The Bahia Palace is breathtaking. The details, the colors and ceilings are amazing. It is very close to the Jamaa el Fna and a good walk through the Medina. A wonderful palace and a set of gardens built in the late 19th century, intended to be the greatest palace of its time. The name means “brilliance”. There is a 2-acre (8,000 m²) garden with rooms opening onto courtyards.
El Badi Palace
is a ruined palace located not far from Bahia Palace. Commissioned by the Arab Saadian dynasty, sometime shortly after his accession in 1578. The complex contains a museum, with exhibits such as a restored 12th-century. For a number of years, the Marrakesh Folklore Festival has taken place within the palace. Take your time when exploring the side. It also houses a museum.
The Majorelle Garden has been owned by Yves Saint-Laurent and Pierre Bergé since 1980 and that why it is so famous. After Yves Saint-Laurent died in 2008 his ashes were scattered in the garden. The garden has been open to the public since 1947. It also houses the Islamic Art Museum of Marrakesh, whose collection includes North African textiles from Yves Saint-Laurent personal collection, jewelry, ceramics, and paintings by Majorelle. The inside courtyard has a nice café and restaurant. Majorelle was the son of the Art Nouveau ébéniste of Nancy, Louis Majorelle. Though, Majorelle’s orientalist watercolors are largely forgotten today but many are preserved in the villa’s collection. The garden he created are his creative masterpiece. The special shade of bold cobalt blue which he used extensively in the garden and its buildings is named after him, Majorelle Blue or bleu Majorelle.
Where to Stay
The “Riad” is the most traditional place to stay and we recommend doing this. It is the Moroccan traditional house or palace, with two or more storeys around a courtyard, often with a fountain, and orange or lemon trees. Riads were the stately city homes of the wealthiest citizens such as merchants and courtiers. They were inward focused, which allowed for family privacy and protection from the weather in Morocco. The rooms open into the central atrium space.
In the past years, many riads were bought by foreigners, renovating these old, often crumbling buildings and turned them into beautiful private homes, restaurants, hotels and hostels. The investment has helped with the restauration of the UNESCO site and saved many of the artisan handcrafts that were being lost before this trend.
When staying in Marrakesh a Riad is a must if you want to feel the real atmosphere. You will find budget places, hostels, but also fancy and high-class riads.
Here is our favorite riad:
Riad Zaouia 44
Riad Zaouia 44 is an old property of a famous family of Marrakech. It is located in a very old district of the medina, within 5 minutes of the souks, close to the place of Bab Taghzout, the little sister of the place Jemaa el Fna.

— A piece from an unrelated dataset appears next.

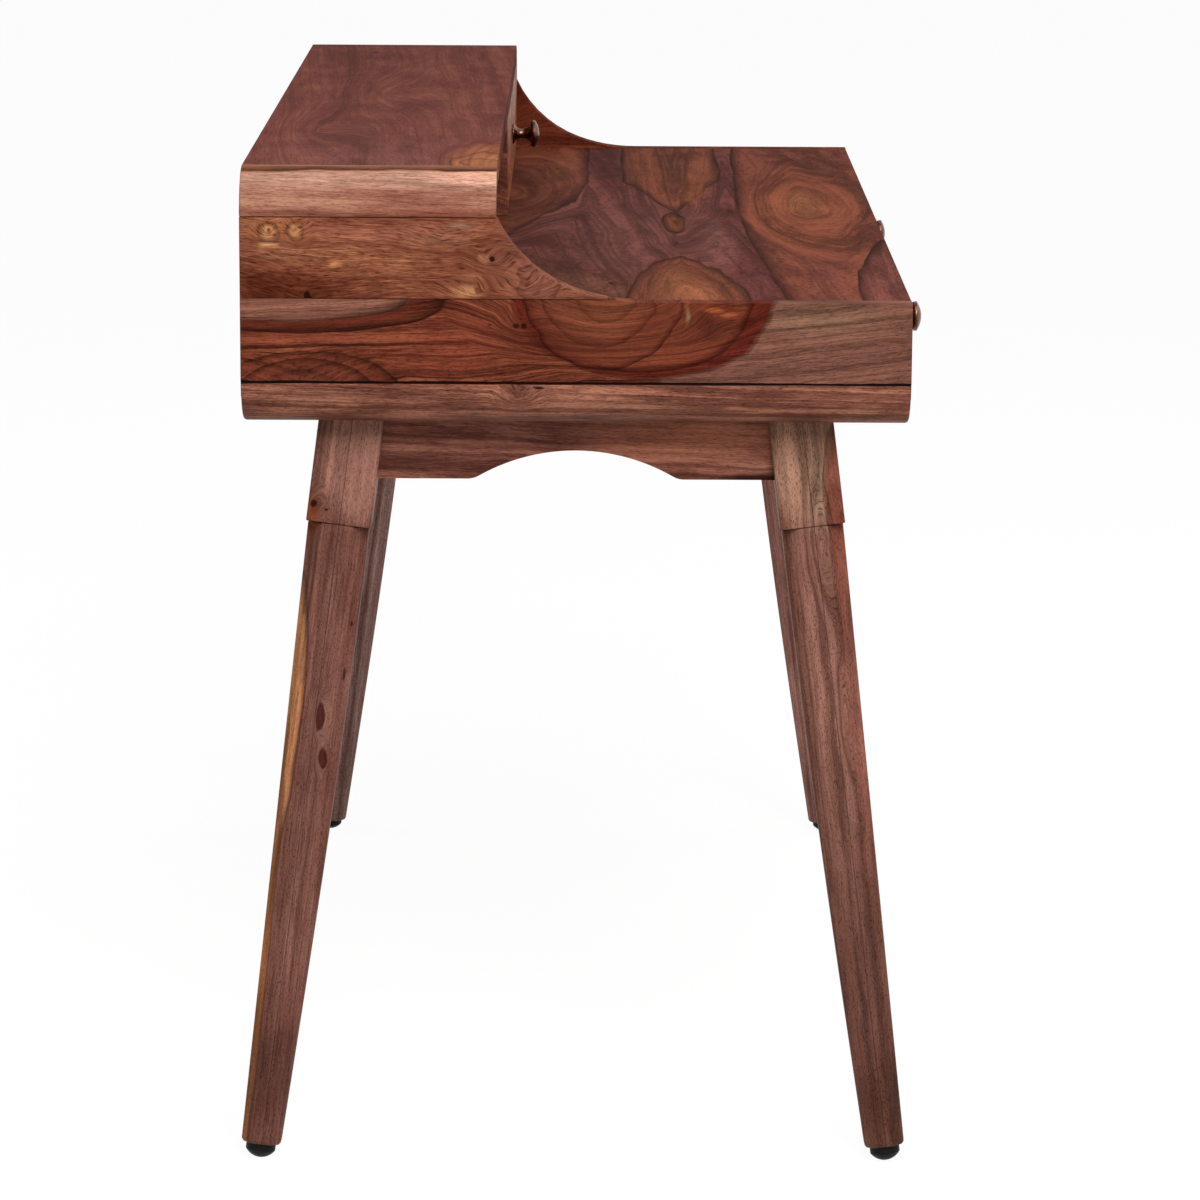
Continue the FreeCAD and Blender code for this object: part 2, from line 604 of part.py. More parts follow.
def drawer(name, side, low, high, depth, front_y, outer_steps):
    """A drawer in the left or right half: front, box, knob and screw, all hung on runners."""
    middle = mirrored("(wall_x + board / 2) / 2", side)
    box_low = f"{low} + drawer_floor_gap"
    box_high = f"{high} - drawer_headroom"
    ply_low = f"{box_low} + drawer_ply_rise"
    box_front = f"{front_y} + board"
    box_long = f"{depth} - board"
    inner = "(box_x - box_in_x - 2 * drawer_side)"
    knob_z = f"({low} + {high}) / 2"

    ply = keep(box(f"{name}_bottom",
                   (f"{middle} - {inner} / 2 - drawer_groove", f"{box_front} - drawer_groove",
                    ply_low),
                   (f"{inner} + 2 * drawer_groove", f"{box_long} + drawer_groove", "drawer_ply")))
    screw_start = (middle, f"{box_front} + knob_screw_head_tall", knob_z)
    shank = rod(f"{name}_screw_shank", screw_start, (0, -1, 0), "knob_screw_radius",
                "knob_screw_head_tall + board + knob_screw_in")
    head = rod(f"{name}_screw_head", screw_start, (0, -1, 0), "knob_screw_head",
               "knob_screw_head_tall")
    screw = keep(fuse(f"{name}_knob_screw", shank, head))
    front = board(f"{name}_front_blank", "XZ_Plane", outer_steps, front_y, "board", side < 0)
    keep(cut(f"{name}_front", front, ply, screw))

    grooves = []
    for hand, near in (("left", f"{middle} - {inner} / 2 - drawer_side"),
                       ("right", f"{middle} + {inner} / 2")):
        blank = box(f"{name}_side_{hand}_blank", (near, box_front, box_low),
                    ("drawer_side", box_long, f"{box_high} - ({box_low})"))
        outer = (near if hand == "left" else f"{near} + drawer_side - drawer_groove")
        groove = box(f"{name}_groove_{hand}",
                     (outer, f"{box_front}", f"{box_low} + runner_rise - runner_gap"),
                     ("drawer_groove", f"{box_long} + overrun", "runner_tall + 2 * runner_gap"))
        grooves.append(keep(cut(f"{name}_side_{hand}", blank, ply, groove)))
    keep(box(f"{name}_back",
             (f"{middle} - {inner} / 2", f"{front_y} + {depth} - drawer_side",
              f"{ply_low} + drawer_ply"),
             (inner, "drawer_side", f"{box_high} - ({ply_low}) - drawer_ply")))

    knob = new("PartDesign::Body", f"{name}_knob_blank")
    sketch = outline_sketch(knob, "YZ_Plane", [
        ("0 * overrun", "0 * overrun"), ("0 * overrun", "knob_flange"),
        ("-knob_flange_thick", "knob_flange"),
        ("-knob_neck_at", "knob_neck", "knob_cove", -1),
        ("-knob_back_at", "knob_back", "knob_flare", -1),
        ("-knob_rim_at", "knob_head", "knob_rim_round", 1),
        ("-knob_long", "0 * overrun", "knob_dome", 1)])
    spin = knob.newObject("PartDesign::Revolution", f"{name}_knob_turned")
    spin.Profile = sketch
    spin.ReferenceAxis = (sketch, ["H_Axis"])
    spin.Angle = 360
    bind(knob, place_x=middle, place_y=front_y, place_z=knob_z)
    keep(cut(f"{name}_knob", knob, screw))

    # Runner strips on the carcass walls, from the back board to just behind the front.
    strips = []
    for hand, wall in (("outer", "wall_x - side_gap - runner_bite"), ("inner", "board / 2")):
        start = low_end(wall, "side_gap + runner_bite", side)
        strips.append(box(f"{name}_runner_{hand}",
                          (start, f"{box_front} + runner_setback", f"{box_low} + runner_rise"),
                          ("side_gap + runner_bite",
                           f"back_face_y - ({box_front}) - runner_setback", "runner_tall")))
    keep(group(f"{name}_runners", strips))

    # Stop blocks behind the drawer's back.
    stops = []
    for share in STOP_PLACE_SHARES:
        place = f"{middle} - {inner} / 2 + {inner} * {share} - stop_wide / 2"
        stops.append(box(f"{name}_stop_{len(stops)}",
                         (place, f"{front_y} + {depth} + stop_gap", low),
                         ("stop_wide", "stop_thick", "stop_tall")))
    return stops


def drawers():
    """Two drawers under the desk top and one in the right half of the hutch."""
    near = "board / 2 + drawer_gap"
    far = "wall_x - drawer_gap"
    low_round = [
        (near, "ceiling_z - drawer_gap"), (near, "floor_z + drawer_gap"),
        ("base_corner_x", "floor_z + drawer_gap"),
        (far, "base_corner_z", "base_round - board - drawer_gap", 1),
        (far, "ceiling_z - drawer_gap")]
    high_round = [
        (near, "hutch_ceiling_z - drawer_gap"), (near, "desk_top + drawer_gap"),
        (far, "desk_top + drawer_gap"), (far, "top_corner_z"),
        ("top_corner_x", "hutch_ceiling_z - drawer_gap", "top_round - board - drawer_gap", 1)]
    stops = []
    for side, hand in ((-1, "left"), (1, "right")):
        stops += drawer(f"{hand}_drawer", side, "floor_z", "ceiling_z", "drawer_depth",
                        "front_y", low_round)
    stops += drawer("hutch_drawer", 1, "desk_top", "hutch_ceiling_z", "hutch_drawer_depth",
                    "hutch_front_y", high_round)
    keep(group("drawer_stops", stops))


def check_and_export():
    """Stop on any failed object or bad shape, then write one file for each piece."""
    doc.recompute()
    failed = [thing.Label for thing in doc.Objects
              if "Invalid" in thing.State or "Error" in thing.State]
    if failed:
        raise RuntimeError(f"objects that failed: {failed}")
    for label, thing in NODES.items():
        shape = thing.Shape
        if shape.isNull() or not shape.isValid() or not shape.Solids:
            raise RuntimeError(f"{label} has no valid solid")
    os.makedirs("parts", exist_ok=True)
    for label, thing in NODES.items():
        thing.Shape.exportStep(os.path.join("parts", f"{label}.step"))
    whole = Part.Compound([thing.Shape for thing in NODES.values()]).BoundBox
    print(f"{len(NODES)} nodes, box X {whole.XMin:.1f} to {whole.XMax:.1f}, "
          f"Y {whole.YMin:.1f} to {whole.YMax:.1f}, Z {whole.ZMin:.2f} to {whole.ZMax:.1f}")


fill_sheet()
bottom_blank, carcass_dowels = carcass()
frame_dowels = apron_dowel_group()
hanger_bolts, hanger_holes = leg_bolts()
leg_nodes = legs(hanger_bolts, frame_dowels)
aprons(frame_dowels, leg_nodes)
braces(bottom_blank, carcass_dowels, hanger_holes)
drawers()
check_and_export()
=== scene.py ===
import math

import bmesh
import bpy
from mathutils import Matrix, Vector


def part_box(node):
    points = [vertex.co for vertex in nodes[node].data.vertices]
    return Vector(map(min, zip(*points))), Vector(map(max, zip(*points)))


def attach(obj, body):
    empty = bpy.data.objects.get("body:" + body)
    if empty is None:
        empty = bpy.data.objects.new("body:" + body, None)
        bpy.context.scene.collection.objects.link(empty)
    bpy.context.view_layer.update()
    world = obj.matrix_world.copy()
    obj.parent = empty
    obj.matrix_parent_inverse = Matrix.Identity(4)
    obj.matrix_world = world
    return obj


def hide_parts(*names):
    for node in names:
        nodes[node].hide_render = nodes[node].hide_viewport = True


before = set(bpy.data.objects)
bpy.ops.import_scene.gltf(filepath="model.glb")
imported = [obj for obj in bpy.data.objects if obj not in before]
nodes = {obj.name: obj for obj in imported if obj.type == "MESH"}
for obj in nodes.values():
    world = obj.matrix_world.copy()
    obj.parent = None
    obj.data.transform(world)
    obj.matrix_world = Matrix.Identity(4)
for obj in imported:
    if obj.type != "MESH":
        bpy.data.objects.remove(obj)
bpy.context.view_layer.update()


# ----------------------------------------
# Lower end boards: solid sheesham 20 mm thick, with the foot of the cove sawn into the top.
# They are glued between the desk top and the corner mouldings, sanded and lacquered satin.
# The left one shows a large swirl with dark growth lines, and pale sapwood at both ends.
MM = 0.001
# Arcs turn by this much a step, and corners closer than the merge distance become one.
ROUND_STEP = math.radians(6)
MERGE = 1e-6
HANDS = ((-1, "left"), (1, "right"))
low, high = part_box("desktop")
middle_y = (low.y + high.y) / 2
front_y, back_y = low.y, high.y
desk_z = high.z
board = high.z - low.z
wall_x = high.x
end_x = wall_x + board


def linear(code):
    """An sRGB hex colour as the linear colour that shaders take."""
    parts = [int(code[place:place + 2], 16) / 255 for place in (1, 3, 5)]
    return [part / 12.92 if part <= 0.04045 else ((part + 0.055) / 1.055) ** 2.4
            for part in parts] + [1]


def add(tree, kind, links=None, out=0, stops=None, **settings):
    """Adds one node with its settings, links or socket values and stops; gives one output."""
    node = tree.nodes.new("ShaderNode" + kind)
    for name, setting in settings.items():
        setattr(node, name, setting)
    for socket, source in (links or {}).items():
        if isinstance(source, bpy.types.NodeSocket):
            tree.links.new(source, node.inputs[socket])
        else:
            node.inputs[socket].default_value = source
    if stops:
        ramp = node.color_ramp
        for place, colour in stops[1:-1]:
            ramp.elements.new(place)
        for element, (place, colour) in zip(ramp.elements, stops):
            element.position = place
            element.color = linear(colour) if isinstance(colour, str) else [colour] * 3 + [1]
    return node.outputs[out]


def new_material(name):
    """Starts a material; gives it, its node tree and its shader."""
    material = bpy.data.materials.new(name)
    material.use_nodes = True
    return material, material.node_tree, material.node_tree.nodes["Principled BSDF"]


# Lacquered sheesham: chocolate, red-brown and orange heartwood in bands that follow the growth
# rings, near-black ring lines, grey-brown sapwood, fibres about 1 mm wide and short dark pores.
# Ink draws the ring lines and the edges of the figures. Full depth, a middle and a half depth
# without end, lets a figure run through the board.
INK, KNOT_INK, GLUE_INK = "#240F0B", "#1A0B08", "#190C0A"
PORE_SHADE = (0.40, 0.32, 0.31, 1)
RUN_ON = 1e6
FULL_DEPTH = (0, RUN_ON)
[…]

The Riad has a beautiful courtyard with lemmon trees, lounge area for tea, breakfast and dinner, a heated pool of 16m2. The riad is composed of seven suites each one with a lounge area, a bathroom in tadelakt, and balcony’s with into the courtyard. An amazing place to rest after returning from the souks is the roof top terrace with an amazing view of the city and the Atlas Mountains.
The service is amazing and the people are wonderful and very helpful.
When walking through the souks you will certainly get hungry of all the good smell of spices, the street food, and the colors and offerings on the local farmer markets. Authentic Moroccan restaurants are all around for you to experience the delicious Moroccan cuisine. The traditional “Tagine” and couscous with vegetables, fish or meat is offered everywhere. Being a vegetarian wasn’t a problem at all to get vegetable dishes in all places.
GOOD TO KNOW
- The best time of the year
Marrakesh is an amazing destination through-out the year. Sommer can be hot and try but the many gardens and riads are great oasis to get out of the sun for refreshing. Winters can get cold but certainly not as cold as in Europe. Therefore, it’s recommended to always carry a light jacket or sweater with you. Check when Ramadan is that you don’t face any logistical difficulties. I could happen, that restaurants are closed or only open in the evening. However, the best time of the year to visit Marrakesh is spring and autumn.
The currency id Dirham. Credit cards are excepted pretty much everywhere, especially in cities. However, it is recommended to always carry some cash with you, which you can easily withdraw at any ATM. But most place will also accept Euro, GBP, and USD.
If you speak French is great because most of Moroccans study French in school but you will also get around with English.
WiFi is everywhere. At least in all cities but also smaller towns. Cafes, restaurants, hotels all offer free WiFi. It happened many times, that we were sitting in a café and the waiter immediately gave us the code for Wifi. It’s just a normal thing … Morocco is very advanced.